Ethereum is one of the most popular cryptocurrencies on the market today, second only to the industry’s flagship coin, Bitcoin. It’s powered by some of the sector’s most cutting-edge technology and is widely regarded as being the future of cryptocurrencies.
If you check out a list of the best cryptocurrency to buy today, Ethereum is certainly going to be there. However, before you decide to invest, it’s important you understand how the cryptocurrency works. In the guide, we explore the idea of Ethereum staking and discuss the standardized Ethereum staking rate. Find out more below.
The Proof-Of-Stake Consensus Mechanism
Transactions made using cryptocurrencies are recorded on blockchain platforms, with each transaction added as a block to form a chain. However, these blocks must first be verified before they become part of the chain.
Blockchain networks are decentralized. They are not controlled by an overseeing body, organisation or individual. What this means is the users of the platform are responsible for verifying new blocks. This verification process is conducted through something called a consensus mechanism.
Bitcoin, the first blockchain platform, uses a consensus mechanism called proof-of-work (POW). New blocks generate hash codes, and users compete to generate a matching code or one of lesser value. To do so, they must solve mathematical equations with their computers, a process that can be incredibly energy-intensive. The user who generates the correct code will validate the block and will be given cryptocurrency as a reward.
Ethereum originally used a POW consensus mechanism but underwent a major update in 2022 called the Ethereum Merge which saw this change to a proof-of-stake (POS) mechanism. Unlike in a POW system, where everyone can take part in block verification, validators in a POS protocol are chosen from a group who have staked a certain amount into the blockchain.
What Benefits Does POS Offer?
The key advantage that POS has over POW is that it is significantly less energy-intensive. The climate crisis is a pressing issue facing the world today, and industries are being urged to do all they can to reduce emissions and become more environmentally friendly.
The computing power required to perform POW processes is enormous. Research has revealed that block validation, otherwise known as mining, for Bitcoin in the US alone uses as much energy as around 3 million households.
POS consumes significantly less energy than POW. This makes it the perfect consensus mechanism as we head towards a greener future and directly addresses the environmental issues and criticisms often levied at cryptocurrencies like Bitcoin.
Standardized Ethereum Staking Rate
If you want to get involved with Ethereum staking, you will need to stake a considerable amount into the blockchain. Users must stake at least 32 ETH to be chosen as a block validator. According to Ethereum’s current price, this means staking over $55,000.

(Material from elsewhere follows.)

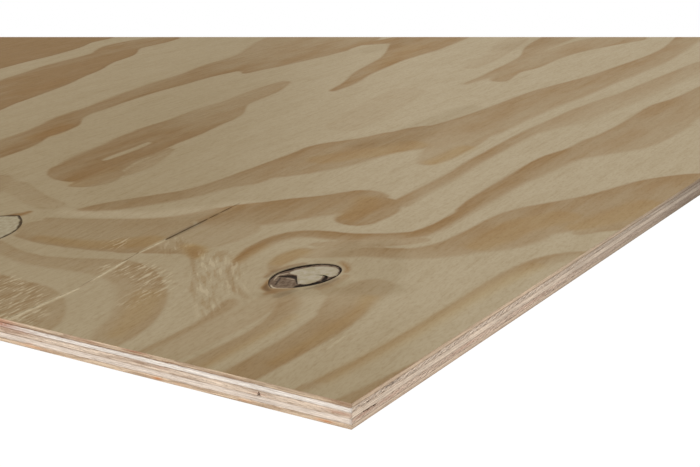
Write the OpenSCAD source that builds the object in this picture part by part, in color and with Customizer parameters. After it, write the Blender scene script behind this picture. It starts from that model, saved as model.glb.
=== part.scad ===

This is a lot of money, but there are benefits. Being chosen as a block validator means you could earn Ethereum as a reward. Furthermore, staked Ethereum now generates interest.
The interest rate for staked Ethereum changes depending on the amount of Ethereum that has been staked and how many validators are present on the platform. The interest rate increases as the volume of staked Ethereum grows.
Currently, there are 26.4 million Ethereum staked, and the interest rate is 3.03%. To understand the rate of change, we can look back to August 2021 when the interest rate was 6% with 6.8 million Ethereum staked.
By having a standardized staking rate, Ethereum encourages users to participate in block validation by offering them tangible financial rewards. It has helped generate more interest in the asset and is a key advantage over competitors.
Why is This Important?
You might ask yourself why the standardized Ethereum staking interest rate is such a big deal. We’re used to hearing about interest, whether that’s in the context of a bank or a credit card, so on the surface, the concept doesn’t seem particularly revolutionary.
However, as the first of its kind in the crypto world, the standardized Ethereum staking rate could have far-reaching implications. Cryptocurrencies were conceived as the future of the financial world and were tipped to replace traditional methods of payment and transaction methods. While their use has undoubtedly increased, they have so far failed to achieve true mainstream integration, and instead are still thought of as a secondary form of payment option.
By introducing a standardized rate, Ethereum is becoming more like a traditional financial system. Crucially, it’s doing so without losing touch with the idea of decentralization, which is integral to everything the crypto industry is about. The promise of interest and financial rewards will help encourage more people to get involved with Ethereum. This will build the asset’s image and reputation, which should help see it become further integrated with brands, businesses and industries.
The Ethereum Merge brought about a number of important changes, not least the introduction of a POS consensus mechanism. By implementing a standardized interest rate, Ethereum now offers more benefits for users and will motivate more people to get involved and start validating blocks on the network. We could see more cryptocurrencies move to a POS system and start offering their own standardized interest rates.